Your task is to quote, unchanged, only the lines from the one with "panel_right()" through the one with "sand cotton twill.", both ends included.
══ Supplied information ══
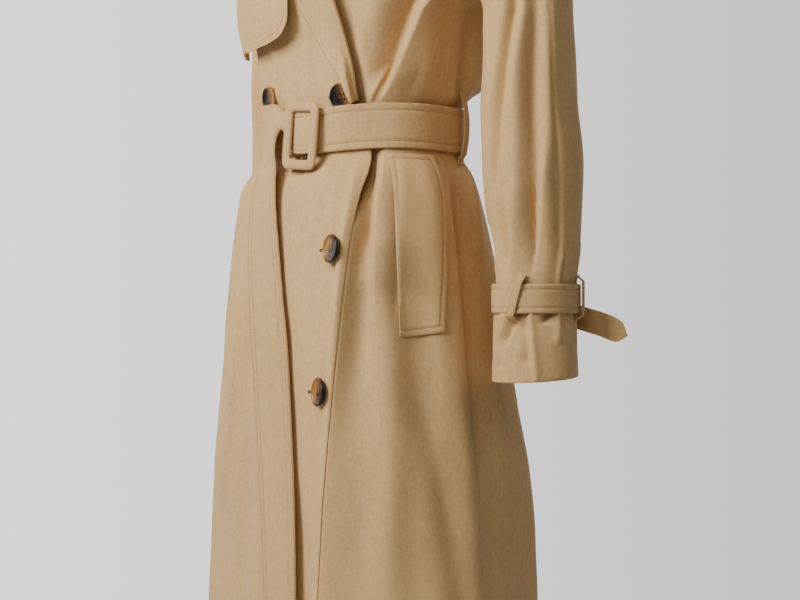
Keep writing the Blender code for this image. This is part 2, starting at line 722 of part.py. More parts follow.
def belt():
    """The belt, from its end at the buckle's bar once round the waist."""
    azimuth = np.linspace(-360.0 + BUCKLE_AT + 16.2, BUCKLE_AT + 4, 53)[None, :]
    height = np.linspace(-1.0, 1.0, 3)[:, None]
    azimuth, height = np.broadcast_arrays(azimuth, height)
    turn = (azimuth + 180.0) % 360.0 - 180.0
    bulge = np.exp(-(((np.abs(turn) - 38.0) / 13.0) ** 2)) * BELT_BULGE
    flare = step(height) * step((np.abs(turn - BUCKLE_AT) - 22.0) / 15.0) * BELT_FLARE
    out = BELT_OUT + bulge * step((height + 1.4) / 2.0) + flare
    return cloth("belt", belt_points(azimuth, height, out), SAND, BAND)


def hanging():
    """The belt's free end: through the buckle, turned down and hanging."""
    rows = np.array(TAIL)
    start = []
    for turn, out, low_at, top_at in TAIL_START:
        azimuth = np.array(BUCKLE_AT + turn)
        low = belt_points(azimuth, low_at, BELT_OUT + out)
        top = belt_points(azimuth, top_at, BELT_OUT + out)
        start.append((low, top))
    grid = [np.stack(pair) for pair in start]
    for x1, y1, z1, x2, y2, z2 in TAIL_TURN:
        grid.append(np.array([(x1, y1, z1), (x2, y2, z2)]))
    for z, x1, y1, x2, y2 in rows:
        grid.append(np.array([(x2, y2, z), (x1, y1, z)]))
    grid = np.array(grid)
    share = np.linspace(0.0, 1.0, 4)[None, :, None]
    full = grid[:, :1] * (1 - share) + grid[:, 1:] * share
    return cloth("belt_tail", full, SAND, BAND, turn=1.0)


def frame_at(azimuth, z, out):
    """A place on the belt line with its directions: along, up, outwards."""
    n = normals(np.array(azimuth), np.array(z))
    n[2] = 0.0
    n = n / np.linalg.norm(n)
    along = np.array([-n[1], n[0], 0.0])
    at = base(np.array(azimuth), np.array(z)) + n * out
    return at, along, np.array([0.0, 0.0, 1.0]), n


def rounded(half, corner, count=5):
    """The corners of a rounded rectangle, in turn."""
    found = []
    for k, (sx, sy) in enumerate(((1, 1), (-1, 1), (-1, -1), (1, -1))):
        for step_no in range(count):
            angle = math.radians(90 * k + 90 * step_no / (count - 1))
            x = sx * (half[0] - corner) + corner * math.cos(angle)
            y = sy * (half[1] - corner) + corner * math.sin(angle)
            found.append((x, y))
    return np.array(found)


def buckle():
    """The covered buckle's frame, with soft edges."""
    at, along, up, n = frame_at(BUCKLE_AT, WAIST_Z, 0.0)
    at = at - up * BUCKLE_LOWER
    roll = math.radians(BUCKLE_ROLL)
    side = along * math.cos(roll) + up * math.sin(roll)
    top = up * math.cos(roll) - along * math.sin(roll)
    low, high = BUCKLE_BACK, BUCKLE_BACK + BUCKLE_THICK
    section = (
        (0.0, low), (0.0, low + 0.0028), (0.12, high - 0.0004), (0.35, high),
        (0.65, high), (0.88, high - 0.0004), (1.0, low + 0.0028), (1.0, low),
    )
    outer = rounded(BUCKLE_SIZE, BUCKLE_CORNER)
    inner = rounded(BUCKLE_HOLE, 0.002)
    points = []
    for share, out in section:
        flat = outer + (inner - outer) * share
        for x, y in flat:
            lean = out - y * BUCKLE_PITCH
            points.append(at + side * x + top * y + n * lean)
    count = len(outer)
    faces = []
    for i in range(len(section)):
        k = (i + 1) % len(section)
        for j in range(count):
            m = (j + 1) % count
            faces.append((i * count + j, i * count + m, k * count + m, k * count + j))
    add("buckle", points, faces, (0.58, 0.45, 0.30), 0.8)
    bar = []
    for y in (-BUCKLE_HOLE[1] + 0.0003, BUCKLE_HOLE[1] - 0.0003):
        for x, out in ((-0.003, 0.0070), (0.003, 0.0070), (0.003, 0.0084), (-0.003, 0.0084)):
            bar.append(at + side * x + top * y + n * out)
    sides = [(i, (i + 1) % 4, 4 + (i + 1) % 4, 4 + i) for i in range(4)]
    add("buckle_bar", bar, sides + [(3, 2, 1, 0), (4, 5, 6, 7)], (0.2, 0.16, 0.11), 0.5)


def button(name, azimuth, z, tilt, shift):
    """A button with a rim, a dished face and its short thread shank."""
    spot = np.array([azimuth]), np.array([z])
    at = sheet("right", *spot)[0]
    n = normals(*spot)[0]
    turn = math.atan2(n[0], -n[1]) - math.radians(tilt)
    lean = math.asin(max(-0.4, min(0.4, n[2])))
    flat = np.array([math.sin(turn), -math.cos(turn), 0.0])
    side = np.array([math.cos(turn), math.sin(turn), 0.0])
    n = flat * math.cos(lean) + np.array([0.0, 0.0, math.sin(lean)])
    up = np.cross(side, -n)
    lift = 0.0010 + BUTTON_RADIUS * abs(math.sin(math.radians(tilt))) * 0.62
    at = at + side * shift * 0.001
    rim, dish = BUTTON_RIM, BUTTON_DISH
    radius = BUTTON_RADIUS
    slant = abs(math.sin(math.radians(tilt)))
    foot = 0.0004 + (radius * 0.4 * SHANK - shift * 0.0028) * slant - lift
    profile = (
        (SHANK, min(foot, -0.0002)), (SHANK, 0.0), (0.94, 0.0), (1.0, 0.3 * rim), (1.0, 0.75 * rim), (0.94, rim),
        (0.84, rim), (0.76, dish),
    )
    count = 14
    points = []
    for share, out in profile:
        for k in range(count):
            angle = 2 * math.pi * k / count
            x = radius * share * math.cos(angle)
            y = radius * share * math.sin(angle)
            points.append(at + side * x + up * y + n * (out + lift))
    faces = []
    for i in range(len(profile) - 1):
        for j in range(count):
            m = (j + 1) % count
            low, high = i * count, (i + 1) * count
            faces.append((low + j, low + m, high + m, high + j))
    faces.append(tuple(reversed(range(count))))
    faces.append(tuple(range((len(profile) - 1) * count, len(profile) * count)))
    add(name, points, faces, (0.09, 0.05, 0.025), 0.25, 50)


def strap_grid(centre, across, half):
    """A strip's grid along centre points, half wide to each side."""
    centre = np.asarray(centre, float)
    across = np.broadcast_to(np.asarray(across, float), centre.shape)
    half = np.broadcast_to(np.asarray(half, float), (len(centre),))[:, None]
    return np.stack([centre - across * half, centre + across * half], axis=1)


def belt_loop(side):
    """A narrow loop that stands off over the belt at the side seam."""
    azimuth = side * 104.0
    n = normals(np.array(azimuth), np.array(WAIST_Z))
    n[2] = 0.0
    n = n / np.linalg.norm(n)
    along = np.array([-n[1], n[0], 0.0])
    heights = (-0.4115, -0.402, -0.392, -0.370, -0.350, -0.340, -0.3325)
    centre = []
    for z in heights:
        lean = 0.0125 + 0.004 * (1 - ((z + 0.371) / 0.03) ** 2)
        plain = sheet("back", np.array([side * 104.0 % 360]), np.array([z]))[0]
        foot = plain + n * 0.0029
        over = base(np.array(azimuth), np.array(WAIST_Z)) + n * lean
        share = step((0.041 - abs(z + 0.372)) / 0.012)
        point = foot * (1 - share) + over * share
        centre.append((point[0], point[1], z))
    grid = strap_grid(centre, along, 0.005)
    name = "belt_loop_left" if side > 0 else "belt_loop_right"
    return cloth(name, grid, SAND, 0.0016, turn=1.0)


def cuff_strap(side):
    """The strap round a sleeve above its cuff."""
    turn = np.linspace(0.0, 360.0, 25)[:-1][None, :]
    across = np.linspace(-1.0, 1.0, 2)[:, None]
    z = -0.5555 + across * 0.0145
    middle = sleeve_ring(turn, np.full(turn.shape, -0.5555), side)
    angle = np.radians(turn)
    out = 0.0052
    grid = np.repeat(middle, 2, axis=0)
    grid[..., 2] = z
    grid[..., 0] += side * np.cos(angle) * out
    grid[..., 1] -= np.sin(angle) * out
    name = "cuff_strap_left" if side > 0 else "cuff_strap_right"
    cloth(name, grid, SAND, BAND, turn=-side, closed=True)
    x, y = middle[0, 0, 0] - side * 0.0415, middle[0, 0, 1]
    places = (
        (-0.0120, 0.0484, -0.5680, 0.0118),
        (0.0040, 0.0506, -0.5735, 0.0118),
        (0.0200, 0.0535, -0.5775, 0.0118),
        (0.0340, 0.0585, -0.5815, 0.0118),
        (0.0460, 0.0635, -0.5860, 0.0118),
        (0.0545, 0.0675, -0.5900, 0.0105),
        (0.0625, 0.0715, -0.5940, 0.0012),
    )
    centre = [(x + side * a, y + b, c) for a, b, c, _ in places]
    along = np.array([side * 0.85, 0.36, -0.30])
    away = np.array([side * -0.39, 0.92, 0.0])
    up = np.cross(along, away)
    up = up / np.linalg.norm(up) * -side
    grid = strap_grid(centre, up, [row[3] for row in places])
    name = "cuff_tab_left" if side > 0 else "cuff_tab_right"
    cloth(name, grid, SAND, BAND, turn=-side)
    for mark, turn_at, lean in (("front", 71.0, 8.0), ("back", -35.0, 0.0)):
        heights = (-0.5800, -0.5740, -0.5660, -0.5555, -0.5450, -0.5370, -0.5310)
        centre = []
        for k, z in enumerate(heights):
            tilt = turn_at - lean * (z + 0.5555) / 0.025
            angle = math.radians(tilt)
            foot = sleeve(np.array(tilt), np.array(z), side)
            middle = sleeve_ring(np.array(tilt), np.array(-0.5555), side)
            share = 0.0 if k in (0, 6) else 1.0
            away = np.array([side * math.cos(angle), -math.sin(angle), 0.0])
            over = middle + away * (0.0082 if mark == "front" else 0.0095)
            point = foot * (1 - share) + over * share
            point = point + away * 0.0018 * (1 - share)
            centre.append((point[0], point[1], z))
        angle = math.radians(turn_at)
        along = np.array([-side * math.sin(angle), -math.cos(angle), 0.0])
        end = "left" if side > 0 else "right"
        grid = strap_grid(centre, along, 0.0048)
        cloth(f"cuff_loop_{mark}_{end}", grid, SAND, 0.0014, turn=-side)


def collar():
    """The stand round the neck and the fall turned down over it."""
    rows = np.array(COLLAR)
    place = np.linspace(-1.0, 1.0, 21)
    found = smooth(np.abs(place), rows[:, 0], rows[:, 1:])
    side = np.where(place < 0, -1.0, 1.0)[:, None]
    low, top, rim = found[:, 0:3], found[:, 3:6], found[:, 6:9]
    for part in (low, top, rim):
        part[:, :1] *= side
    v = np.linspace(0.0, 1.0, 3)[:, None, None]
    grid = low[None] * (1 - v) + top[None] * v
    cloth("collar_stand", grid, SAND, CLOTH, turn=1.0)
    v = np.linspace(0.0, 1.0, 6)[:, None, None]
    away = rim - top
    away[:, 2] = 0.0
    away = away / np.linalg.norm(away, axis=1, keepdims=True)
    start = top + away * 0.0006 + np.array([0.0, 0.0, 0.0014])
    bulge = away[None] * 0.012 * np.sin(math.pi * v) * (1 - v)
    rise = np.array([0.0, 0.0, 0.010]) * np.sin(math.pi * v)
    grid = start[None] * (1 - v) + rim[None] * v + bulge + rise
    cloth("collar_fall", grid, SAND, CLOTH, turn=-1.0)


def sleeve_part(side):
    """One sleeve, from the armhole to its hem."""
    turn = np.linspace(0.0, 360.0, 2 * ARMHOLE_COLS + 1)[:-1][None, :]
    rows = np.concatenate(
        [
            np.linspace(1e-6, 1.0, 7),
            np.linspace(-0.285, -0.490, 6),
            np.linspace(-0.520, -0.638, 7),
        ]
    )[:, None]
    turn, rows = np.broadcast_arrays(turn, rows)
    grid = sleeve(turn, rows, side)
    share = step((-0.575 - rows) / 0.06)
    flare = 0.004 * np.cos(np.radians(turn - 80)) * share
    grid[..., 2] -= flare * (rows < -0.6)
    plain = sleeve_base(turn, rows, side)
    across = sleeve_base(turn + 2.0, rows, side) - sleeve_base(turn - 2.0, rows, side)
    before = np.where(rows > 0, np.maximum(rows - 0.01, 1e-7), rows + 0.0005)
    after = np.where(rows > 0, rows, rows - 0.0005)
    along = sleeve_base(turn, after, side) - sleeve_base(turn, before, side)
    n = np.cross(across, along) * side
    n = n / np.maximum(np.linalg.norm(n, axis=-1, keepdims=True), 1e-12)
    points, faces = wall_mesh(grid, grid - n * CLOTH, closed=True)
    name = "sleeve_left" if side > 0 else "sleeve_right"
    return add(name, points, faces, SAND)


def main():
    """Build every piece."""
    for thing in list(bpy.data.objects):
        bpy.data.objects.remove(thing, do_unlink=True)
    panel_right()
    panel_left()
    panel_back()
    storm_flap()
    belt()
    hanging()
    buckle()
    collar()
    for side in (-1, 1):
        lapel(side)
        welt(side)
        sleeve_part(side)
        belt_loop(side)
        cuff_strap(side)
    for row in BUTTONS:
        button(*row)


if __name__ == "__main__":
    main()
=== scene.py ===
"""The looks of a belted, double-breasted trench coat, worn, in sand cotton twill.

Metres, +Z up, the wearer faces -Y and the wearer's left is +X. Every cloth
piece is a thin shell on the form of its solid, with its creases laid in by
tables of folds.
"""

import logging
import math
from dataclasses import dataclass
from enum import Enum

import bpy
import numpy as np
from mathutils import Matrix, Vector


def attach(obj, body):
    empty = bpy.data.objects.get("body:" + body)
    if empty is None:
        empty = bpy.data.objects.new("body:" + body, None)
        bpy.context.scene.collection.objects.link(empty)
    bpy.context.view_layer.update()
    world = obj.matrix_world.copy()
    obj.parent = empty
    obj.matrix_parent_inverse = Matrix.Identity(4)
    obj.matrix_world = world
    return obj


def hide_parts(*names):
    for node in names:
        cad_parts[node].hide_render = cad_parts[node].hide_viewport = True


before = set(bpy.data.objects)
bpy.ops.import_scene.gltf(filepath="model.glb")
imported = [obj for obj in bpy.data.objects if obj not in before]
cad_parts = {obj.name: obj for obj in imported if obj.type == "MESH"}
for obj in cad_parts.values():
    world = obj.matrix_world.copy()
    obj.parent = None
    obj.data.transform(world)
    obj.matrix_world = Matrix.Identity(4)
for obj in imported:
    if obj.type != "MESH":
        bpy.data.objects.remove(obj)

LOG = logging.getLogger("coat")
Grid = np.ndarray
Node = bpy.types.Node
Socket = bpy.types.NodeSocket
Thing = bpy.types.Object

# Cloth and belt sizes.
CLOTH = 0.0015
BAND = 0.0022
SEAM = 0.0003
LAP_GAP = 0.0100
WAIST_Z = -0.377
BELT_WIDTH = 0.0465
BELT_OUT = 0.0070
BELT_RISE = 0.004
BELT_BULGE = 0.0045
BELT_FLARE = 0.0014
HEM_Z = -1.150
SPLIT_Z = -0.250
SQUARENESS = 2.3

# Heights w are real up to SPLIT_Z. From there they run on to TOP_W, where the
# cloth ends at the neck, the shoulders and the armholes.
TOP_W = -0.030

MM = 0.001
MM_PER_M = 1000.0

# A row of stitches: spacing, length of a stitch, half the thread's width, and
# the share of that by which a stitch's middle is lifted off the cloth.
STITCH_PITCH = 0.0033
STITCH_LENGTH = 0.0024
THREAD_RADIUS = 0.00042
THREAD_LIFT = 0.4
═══
§ Result of the task
    panel_right()
    panel_left()
    panel_back()
    storm_flap()
    belt()
    hanging()
    buckle()
    collar()
    for side in (-1, 1):
        lapel(side)
        welt(side)
        sleeve_part(side)
        belt_loop(side)
        cuff_strap(side)
    for row in BUTTONS:
        button(*row)


if __name__ == "__main__":
    main()
=== scene.py ===
"""The looks of a belted, double-breasted trench coat, worn, in sand cotton twill.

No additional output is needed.